Babel told the Pioneer Press over email that it was “too early to provide specific projections” for the cost of rent at the site, but at the Board meeting, some community members referenced earlier projections they were provided that set a two-bedroom unit at $3,750 a month and a three-bedroom unit at $3,950.
“Just going by spending 30 percent of your income on your rent, that means for the two bedrooms, people would have to make $150,000 a year,” Whitaker said. “So I’m a little concerned about affordability.”
2024 data from Census Reporter estimates that the median household income in Skokie is roughly $92,000 a year.
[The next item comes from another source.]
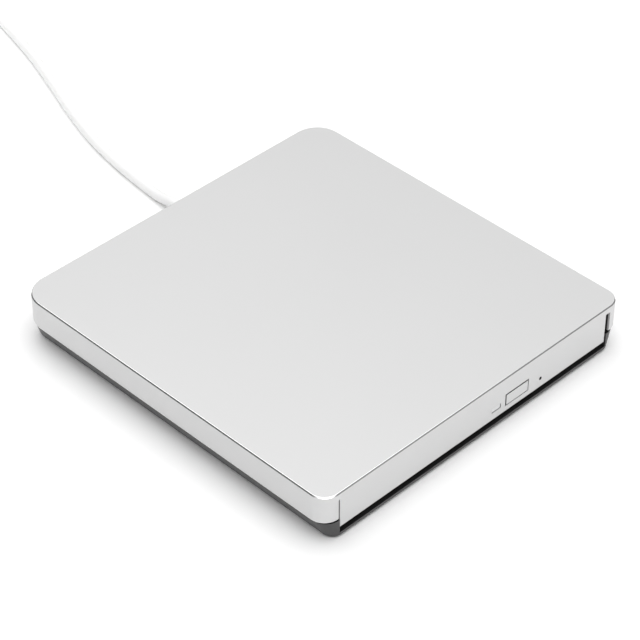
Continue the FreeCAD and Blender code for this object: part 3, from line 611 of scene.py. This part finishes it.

Community member Brian Levinson used his public comment period to applaud the board’s acceptance of Fulton Street Companies’ proposal.
“This project is a situation where fee-in-lieu is not only appropriate, but essential to ensure the project actually moves forward,” he said. “If on-site affordable housing were required at this location, the financial impact would not be absorbed by a for-profit developer; that cost would be passed directly to Arie Crown, an institution that is a valued part of the Skokie community for decades.”
Mark Hartman, co-president of Arie Crown, said he was impressed by the iterations the community has gone through to reach a middle ground on the project.
“The proposal before you today is not the proposal that was first introduced. It reflects input, compromise and genuine effort to balance the needs of the school with the concerns of the surrounding community,” Hartman said. A stall on the development could have worse consequences, he added.
“I want to be candid about what is at stake if this project does not move forward. The likely alternative is not some better, unseen proposal waiting in the wings. The reality is far more concerning,” Hartman said.
“The property at 4600 Main Street will remain vacant. The building will continue to deteriorate. The boarded up, decrepit structure on Main Street does not serve the neighbors, does not serve the village, and it certainly does not reflect the vibrant, forward-looking community that Skokie strives to be.”
The Village Board has not yet set a date for trustees to approve an ordinance draft for the development project.